Con questo libro, Piergiorgio Bortolotti ha voluto ricordare i valori a cui don Dante si era ispirato, ma soprattutto il fatto di esserne stato testimone credibile, restando sempre fedele a quello in cui credeva pur vivendo in mezzo a conflitti di ogni tipo. A guidarlo furono condivisione, amicizia, compassione, accoglienza, distacco, cinque coordinate che lo hanno reso tessitore di rapporti con altri sacerdoti, e non solo, poiché credeva nel coordinamento fra i tanti "punti e luoghi buoni" disseminati in Italia. "Vera carità – ha detto l'autore delineando il ritratto del sacerdote – è mettersi nei panni altrui, condividendo gioie, limiti e bisogni; l'amicizia rimanda al concetto di amore, e, pur spiazzando a volte con i suoi comportamenti, egli faceva ogni cosa con compassione. Di fronte alla sofferenza altrui non riusciva a restare indifferente e cercava di portare sollievo, ma senza porsi su un piedistallo". Tutto ciò si concretizzava nell'accoglienza e nell'ascolto offerto a chiunque e nella capacità di sapersi distaccare anche dai propri progetti, esercizio necessario per imparare a diventare se stessi, cioè pienamente umani, non più identificabili da ruoli, titoli, incarichi.

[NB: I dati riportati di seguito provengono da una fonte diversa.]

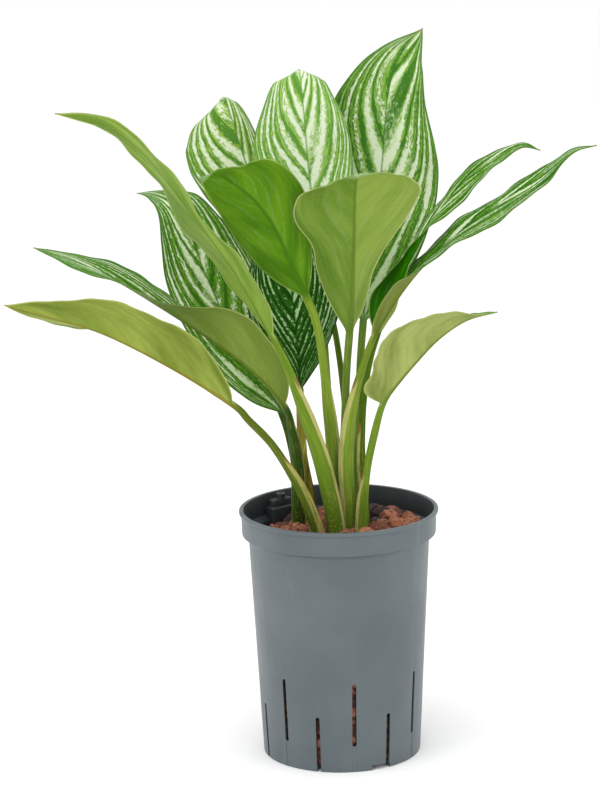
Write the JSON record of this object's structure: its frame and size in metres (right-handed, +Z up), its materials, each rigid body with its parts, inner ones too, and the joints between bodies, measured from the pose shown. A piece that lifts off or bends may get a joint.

E solo chi è pienamente umano e consapevole delle proprie fragilità come don Dante, lascia molte tracce del suo passaggio, abitando luoghi utopicamente reali, siano essi una casa o una panchina, in cui egli ha fatto spazio all'altro dentro sé accogliendo ogni uomo con la sua storia, punti che, uniti, rivelano "lo spartiacque, netto, tra chi serve, mettendosi a disposizione degli altri, e chi si lascia servire".